Russia's upgraded SAMs in good demand

A $250 million contract for the delivery of upgraded S-125 Pechora-2M surface-to-air missile systems to Egypt, Syria, Libya, Mianmar, Vietnam, Venezuela and Turkmenistan came into effect last week and began to be fulfilled by industry, a source in the state-run Russian Technology Corporation told Vedomosti.
Over a three-year period, a total of 200 launchers will be supplied, with 70 going to Egypt, said the manager of one of the plants producing parts for the system.
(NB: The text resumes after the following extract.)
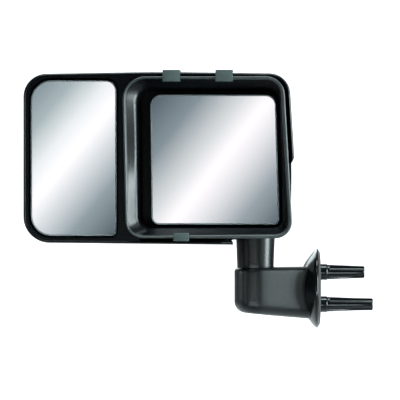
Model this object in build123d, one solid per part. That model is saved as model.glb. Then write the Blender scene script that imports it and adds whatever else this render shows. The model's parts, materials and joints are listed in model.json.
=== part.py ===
"""Door mirror with a clip-on towing extension, left-hand side, in millimetres.

Frame: the origin is the centre of the gasket's door face. +X points into the door, +Y to the
front of the vehicle and +Z up, so the mirror faces look towards -Y and the head lies at -X.
Outlines of the head are drawn as (outboard, height) pairs, where outboard is the distance -X.
"""
from build123d import *
import math
import os

os.makedirs("parts", exist_ok=True)

# Gap left between parts that move on each other.
CLEAR = 0.3

# Door flange, gasket and base arm.
FLANGE_RADIUS = 49.25
FLANGE_RIM = 7.0
FLANGE_CONE_RADIUS = 38.0
FLANGE_CONE_LENGTH = 12.0
GASKET_RADIUS = 46.5
GASKET_THICKNESS = 3.0
ARM_TOP = 26.7
ARM_BOTTOM_OUTBOARD = -28.5
ARM_BOTTOM_INBOARD = -37.2
ARM_HALF_DEPTH = 27.0
BOSS_RADIUS = 26.0
ARM_TOP_FILLET = 5.0
ARM_LOW_FILLET = 7.0
GASKET_LIP = 4.0

# Mounting posts that pass through the door skin.
POST_HEIGHT = 20.0
POST_COLLAR_RADIUS = 10.0
POST_COLLAR_LENGTH = 8.0
POST_COLLAR_STEP = 0.3  # the collar's full radius starts this far outside the door face
POST_STEM_RADIUS = 9.8
POST_ROOT_RADIUS = 9.2
POST_TIP_RADIUS = 7.4
UPPER_POST_REACH = 54.0
LOWER_POST_REACH = 64.4
POST_CORE_RADIUS = 5.4
POST_POCKET_DEPTH = 6.0
POST_RIBS = 4
POST_GROOVE_RADIUS = 4.2
INSERT_RADIUS = 4.0
INSERT_BORE_RADIUS = 2.5
INSERT_LENGTH = 12.0

# Fold pivot under the head.
NECK_X = -81.0
NECK_Y = -34.0
NECK_BOTTOM = 27.7
NECK_TOP = 71.2
NECK_BOTTOM_RADIUS = 22.6
NECK_TAPER_END = 63.0
NECK_TOP_RADIUS = 24.0
NECK_BORE_RADIUS = 17.5
NECK_FLOOR_TOP = 36.0
SPINDLE_RADIUS = 6.0
RING_INNER_RADIUS = 9.0
RING_OUTER_RADIUS = 18.5
RING_DEPTH = 5.0
DETENT_NOTCHES = 3
DETENT_NOTCH_LENGTH = 14.0
DETENT_NOTCH_WIDTH = 2.4
SPINDLE_HEAD_RADIUS = 12.0
SPINDLE_HEAD_HEIGHT = 6.0
SPINDLE_TOP = 66.0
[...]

Although all contracts were concluded by Rosoboronexport separately with each customer over the years, they are pooled into one umbrella contract between the state intermediary and industry, the source said.
Following its upgrading, the source said, the S-125, developed in the 1960s, has been made mobile and can be used to repulse an enemy's first airstrike: "This is a simple and effective system, like a Kalashnikov rifle: fire and discard."
Now, with the economic crisis in full swing, the northwestern regional center of the Almaz-Antei Air Defense Holding Company, being built around the Obukhovo Plant (the deal's prime contractor) will have its hands full, says Konstantin Makiyenko, an analyst at the Center of Analysis of Strategies and Technologies. According to him, the Pechora-2M has been under development and marketed since the late 1990s, and the contract can be considered a great success - a few years ago demand for this system was a problem. Poland and Belarus offered to upgrade the widespread S-125, which the Soviet Union supplied to dozens of countries, but the Russian proposal was more successful.
Despite the crisis, demand for Russia's air defense systems, starting with 1960s models and ending with the latest S-400 system, will remain high in the near future, believes Igor Korotchenko, a member of the Defense Ministry's public council. Even old Soviet SAMs, when properly used, can inflict damage on state-of-the-art aircraft - as an S-125 missile did by shooting down an F-117 stealth bomber in Yugoslavia in 1999.